I had a colleague who was also gifted with the skill of generating different dissimilar signatures. For those of us who genuinely forgot to complete our assignments, we would just complete them first thing in the morning in class and line our books up for her to sign. I guess no teacher found out.
Recently, a friend who is a bank worker with 3 kids told me of how tired she gets after work each day and the constant challenge of getting the kids to do their homework has resulted in she completing the assignments for them. She uses her left-hand because she is right-handed and intentionally answers some questions wrongly to make the assignment more believable to have been completed by a 4 or 5 year old. Another colleague also told me of how she had to wake up her 5 year old son up at 11pm just to get him to complete his homework.
One in six parents do all their kids homework.
Jasper Copping (The Telegraph, UK)
Is it all worth it? What is the essence of these homeworks and are they being achieved especially with both parents working full-time jobs? Are kids supposed to be blamed for their parent’s inability to get the time to guide them? These are the questions running through my mind now and am 100% sure most parents especially of very young kids have been grumbling about this for a while. Don’t get me wrong, am not against homeworks am just against how it is administered and the sort of limited time gien which I believe is a big deterrent to achieving its good purpose.
Why are homeworks given to kids?
According to Goldstein and Zentall on “The importance of homework in your child’s education”, the six purposes of homeworks are: 1) opportunity for kids to practice what has been taught in class, 2) opportunity to participate in learning tasks to improve their academic skills ie. reading, writing, spelling etc, 3) develop a child’s personal skills such as time management, 4) improve on parent-child relationship, 5) provide parent’s with insight into what their kids are studying at school and finally 6) assisting the school with achieving their goals to improve students’ achievement.
Homework is obviously very key not just for the child but also for the parents.
A quarter of those taking part in the survey said they considered the tasks their children were sent home with were too hard, while nearly two thirds admitted there have been times when they were unable to help because it was too taxing.
Jasper Copping (The Telegraph, UK)
In a 2007 research by Centre for Public Education in Edvantia, on the value of homework, very important results which are particularly useful for all parties involved revealed the following:
- Homework provides more academic benefits to older students that to younger ones. The essence for young kids is not the number but the structure of the assignment. Just one assignment could be more beneficial than having multiples which might eventually stress the child out.
- The essence of homework is defeated especially for kids from low-income backgrounds. Imagine parents who have little or no education, how are they expected to guide their kids? Answer might be to hire a study teacher but will they be able to afford it? What if they don’t have educated older siblings to assist?
- Homeworks are also beneficial for kids with learning disabilities. Extra support and practice is needed to improve their academic skills.
- They help prepare students prepare in advance for lessons yet to be taught in class.
Researchers from Stanford run a survey in 2014 on 4,317 students from high-performing schools in the upper-middle class and concluded on the following with regards to the impact of too much homework on students: it resulted in greater stress, poor health associated with sleep deprivations and reduction in time spent with family and friends and on extra curricular activities which are equally important for their development.

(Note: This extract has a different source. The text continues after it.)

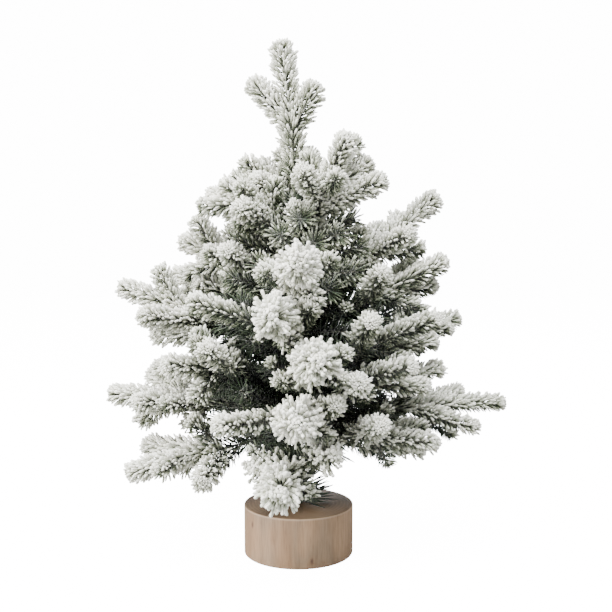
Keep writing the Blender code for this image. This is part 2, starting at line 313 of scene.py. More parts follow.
def stemToward(stem, share):
    start, end, bow = stem
    return ((end - start) + bow * 4 * (1 - 2 * share)).normalized()


def readBranch(body, joint):
    # the stem as (root, end, bow) and its side tips as (start, end, no bow)
    ends, rings = wireEnds(body + "_wire")
    ends.sort(key=lambda end: -end[2])
    root = Vector(joint["pos_m"])
    thick = sorted(ends[:2], key=lambda end: (end[0] - root).length)
    stem = [thick[0][0], thick[1][0], Vector()]
    plain = [center for center, radius in rings
             if abs(radius - thick[0][2]) < wireRing["flatness"]]
    if plain:
        chord = stem[1] - stem[0]
        middle = min(plain, key=lambda c: abs((c - root).length / chord.length - 0.6))
        share = (middle - stem[0]).dot(chord) / chord.length_squared
        stem[2] = (middle - stem[0].lerp(stem[1], share)) / (4 * share * (1 - share))
    tips = []
    for end, outward, radius in ends[2:]:
        shares = [0.15 + 0.7 * step / 60 for step in range(61)]    # where a tip may branch off

        def miss(share):
            offset = stemPoint(stem, share) - end
            return (offset - outward * offset.dot(outward)).length

        joined = stemPoint(stem, min(shares, key=miss))
        tips.append((joined, end, Vector()))
    return tuple(stem), tips


brush = {
    "cover": 0.010,              # needles past the end of a wire
    "spacing": 0.00021,          # along an outer stem
    "innerSpacing": 0.00036,     # near the pole
    "length": 0.0142,
    "innerLength": 0.022,
    "innerShare": 0.8,           # how far the inner needles grow towards that length
    "endLength": 0.0120,
    "endStretch": 0.008,         # of a stem, over which they shorten to it
    "reach": (0.88, 1.02),       # of its length that a needle gets
    "tilt": 49,                  # degrees from the stem, along it and at its end
    "endTilt": 46,
    "tiltSpread": 10,
    "turnSpread": 0.25,          # radians round the stem
    "width": 0.00088,            # half-width of a flocked needle
    "clump": 0.20,               # how far neighbours lean together
    "clumpSize": 150,
    "clumpAway": 0.008,          # from the stem, where their clumps are read
    "sag": 0.06,
    "flock": (0.16, 0.74),       # below a stem, and what its upper side adds
    "flockSpread": (-0.25, 0.23),
    "closing": 44,               # needles that close an end
    "closingFlock": 0.55,
}
# the branches that point to the front and end in round bursts
burst = {
    "length": 0.0215,
    "reach": (0.50, 1.02),
    "tilt": 62,
    "width": 0.00112,
    "clump": 0.75,
    "clumpSize": 95,
    "clumpAway": 0.012,
    "flock": (0.42, -0.34),      # added below and taken off above, so all sides are white
    "crowding": 0.68,            # of the plain spacing
    "closing": 26,
    # size, lean and duller side tips of single branches
    "size": {"upper_branch_2": 1.0, "middle_branch_2": 1.0, "lower_branch_1": 1.02,
             "bottom_branch_1": 1.02, "bottom_branch_4": 1.16},
    "lean": {"bottom_branch_4": (-0.26, 0.0, -0.10)},
    "tipSize": {"bottom_branch_4": 0.82},
    "tipDim": {"upper_branch_2": 0.30, "middle_branch_2": 0.12, "lower_branch_1": 0.15},
}
# flock by place in the crown, in metres from the pole's line and above the table; its left and
# right terms paint light and shade
crown = {
    "bareTo": 0.048,             # nearly bare inside this
    "snowFrom": 0.105,           # fully flocked outside this
    "high": (0.20, 0.31),        # the rise over which both draw in
    "bareDrawn": 1.6,
    "snowDrawn": 0.72,
    "highSnow": 0.26,            # more flock high up
    "leftPaintedLight": 0.34,            # painted light: more flock on the left, the side the key light falls on
    "left": (0.02, 0.11),
    "rightPaintedShade": 0.17,           # painted shade: less flock on the right, the side away from the key light
    "right": (0.02, 0.09),
    "endSnow": 0.12,             # more at the far ends
    "ends": (0.10, 0.15),
    "leaderSnow": 0.08,
    "leader": (0.33, 0.37),
    "more": {"lower_branch_3": 0.16, "bottom_branch_3": 0.26, "middle_branch_4": 0.10,
             "bottom_branch_2": 0.10},
}


def smooth(low, high, value):
    share = min(max((value - low) / (high - low), 0.0), 1.0)
    return share * share * (3 - 2 * share)


def clumpLean(place, seed, size):
    # neighbouring needles are drawn the same way, so that the flock sets in clumps
    offset = Vector((seed * 3.1, seed * 1.7, seed * 5.3))
    return noise.noise_vector(place * size + offset)


def flockAt(place):
    # how far out of the crown's dark middle a place is, from 0 to 1, and its extra flock, which
    # includes painted light on the left and painted shade on the right
    away = math.hypot(place.x, place.y)
    high = smooth(*crown["high"], place.z)
    inside = crown["bareTo"] * (1 - crown["bareDrawn"] * high)
    outside = crown["snowFrom"] * (1 - crown["snowDrawn"] * high)
    outer = smooth(inside, outside, away)
    # more flock on the left is painted light, less flock on the right is painted shade
    extra = (crown["highSnow"] * high + crown["leftPaintedLight"] * smooth(*crown["left"], -place.x)
             + crown["endSnow"] * smooth(*crown["ends"], away)
             + crown["leaderSnow"] * smooth(*crown["leader"], place.z)
             - crown["rightPaintedShade"] * smooth(*crown["right"], place.x) * (1 - high))
    return outer, extra * outer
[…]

Personally, the question is how much homework is enough? What can be done to ensure that maximum benefits is achieved from homeworks?
We could go on and on debating on the positive and negative impacts of homeworks on kids. In my opinion, there is no blanket answer to all this but key to this is to consider the context and environment before reaching an effective solution.
In Ghana, due to the current economic conditions most couples find themselves employed in full time jobs and have to rely on home tutors, grandparents, older siblings, nannies etc to assist with their kids. On a typical day, a child has to wake up as early 4am or 5am depending on the traffic situation just for their parents to be able to beat traffic and also report to work in time at 8am. I don’t know what time school closes these days but let’s assume because of traffic and distance, child gets home around 7pm. They have to get some rest, eat supper, get their homework done and prepare for school the next day. Kids these days are operating on the same time schedule as their parents. Why won’t they be stressed?
Kids these days are operating on the same time schedule as their parents. Why won’t they be stressed?
In my opinion to be able to reap maximum benefits, I would proffer the below suggestions and hopefully the education experts can delve deeper and come out with solutions especially for the ghanaian educational system which already has its own issues:
Schools Should have a homework policy with time-tables made available to parents in advance for ease of planning. The ability of schools to have a schedule and shared with parents ahead of the school term might not totally solve the problem but would also be equally useful. Parents and guardians can plan ahead and also get the opportunity to make time for their kids.
Parents can also research on topics they have no knowledge of ahead of time to be adequately armed with information to guide their kids to get their homework done and not end up being tutored by their kids. It is the responsibility of the parents to differentiate between assisting and spoonfeeding a child to get his or her homework done.
Schools should be able to design individualised homeworks for each student and these should not form more than 10% of the child’s continuous assessment……..just my thoughts…………. Homeworks should ideally be a guide for the parents and teachers to know the kid’s strengths and weaknesses to be able to decide whether extra hours of tutoring is needed or special attention is needed. The argument is the current overloaded ghanaian syllabus would not permit this, but this would be a good opportunity to consider revising the syllabus to be more specific to encourage more outside the box thinking rather than the status quo of being rewarded for high marks which just encourages “chew, pour, pass and forget”.
Lastly less homework should be given to younger kids especially when the period to turn it over is short. I heard of a school that gives homework to kids and they are given a week for submission, won’t that be great if most schools adopted this practice?
The important point to note is that the child’s academic and personal development is not the sole responsibility of the educational system but parents are also equally to blame should anything go wrong.
Share your thoughts on how this current practice of overloading kids with assignments can be improved. What’s your opinion on homeworks given to young kids?